Noble Metal‐Decorated Nanostructured Zinc Oxide: Strategies to Advance Chemiresistive Hydrogen Gas Sensing

Abstract Hydrogen (H 2 ) is known as the key player in the alternative and renewable energy revolution and henceforth H 2 production, transportation, storage and usage have been a major interest of current research. However, due to severe safety concerns, strategies are indispensable to devise superior H 2 sensors, particularly selective and sensitive H 2 sensors. In this personal account, three specific gas sensing constructs; zinc oxide (ZnO) nanostructures‐, noble metal nanoparticles‐decorated ZnO‐ and noble metal nanoparticles‐decorated ZnO nanostructures on reduced graphene oxide (rGO)‐based H 2 sensors have been demonstrated. The dynamic response and H 2 sensing characteristics of ZnO nanostructures‐based H 2 sensors were found to be improved compared to those of pristine ZnO. High‐resolution field emission scanning electron microscopy (FESEM) confirmed the flower‐like nanostructures that had higher surface area around the nanoscale petals. The mechanism behind the superior sensing characteristics of ZnO nanostructures‐based H 2 sensor has been demonstrated. Decoration of ZnO nanostructures with noble metal nanoparticles, particularly platinum (Pt) and gold (Au) was observed to be useful in achieving better H 2 sensing performance compared to that of ZnO nanostructures. The Pt‐ and Au‐decorated ZnO nanostructures followed the well‐known “Spill‐over” mechanism in enhancing the H 2 sensing characteristics. Abundant free electrons/holes generation and higher conductivity are two important parameters for designing selective and sensitive gas sensors. In this context, a hybrid nanocomposite, rGO−ZnO has been developed and decorated with noble metal nanoparticles, particularly Pt and Au.

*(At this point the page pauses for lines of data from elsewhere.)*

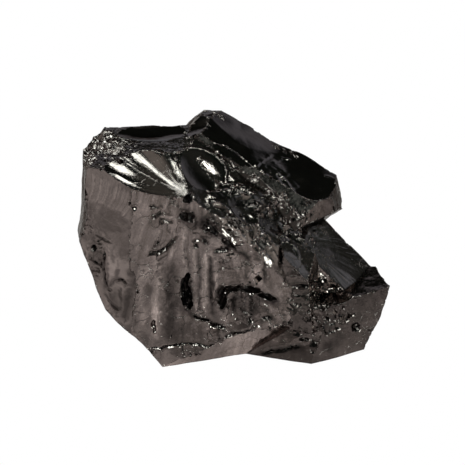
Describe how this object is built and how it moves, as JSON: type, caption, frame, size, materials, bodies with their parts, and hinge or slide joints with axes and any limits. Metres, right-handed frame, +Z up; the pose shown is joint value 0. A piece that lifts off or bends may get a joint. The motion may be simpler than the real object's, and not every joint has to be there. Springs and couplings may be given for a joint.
{
  "type": "elite shungite lump",
  "caption": "Hand-sized broken lump of glossy black shungite with shell-shaped fractures, an overhanging slab and a stepped ledge, resting on a flat base.",
  "frame": {"origin": "centre of the bounding box, on the plane that the stone rests on", "axes": "+Z up from the resting face, +X along the long side towards the low foot, -Y out of the tall front face"},
  "size_m": [0.0624, 0.0368, 0.0416],
  "materials": {
    "shungite": "black with a semi-metallic glassy lustre on fresh conchoidal fractures, duller where it is crumbled"
  },
  "bodies": {
    "root": {"shungite_lump": "shungite"}
  },
  "joints": []
}
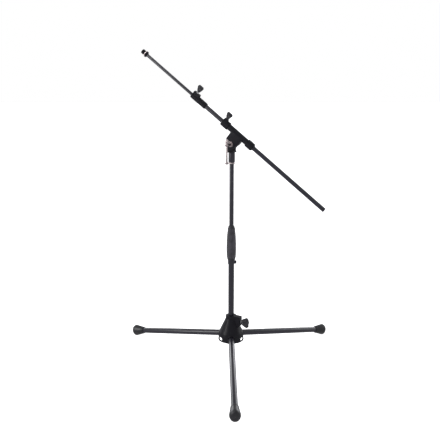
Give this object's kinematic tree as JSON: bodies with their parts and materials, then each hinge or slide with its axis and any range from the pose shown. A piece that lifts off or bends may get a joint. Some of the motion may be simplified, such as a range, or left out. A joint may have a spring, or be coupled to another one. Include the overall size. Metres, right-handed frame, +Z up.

The ultimate sensing material has been characterized and compared to those of pristine ZnO, ZnO nanostructures and Pt‐ and Au‐decorated ZnO for H 2 gas sensing applications. Such systemic and focus strategies is critical not only for developing efficient H 2 gas sensors but also for better understanding the mechanisms underlying such superior performance.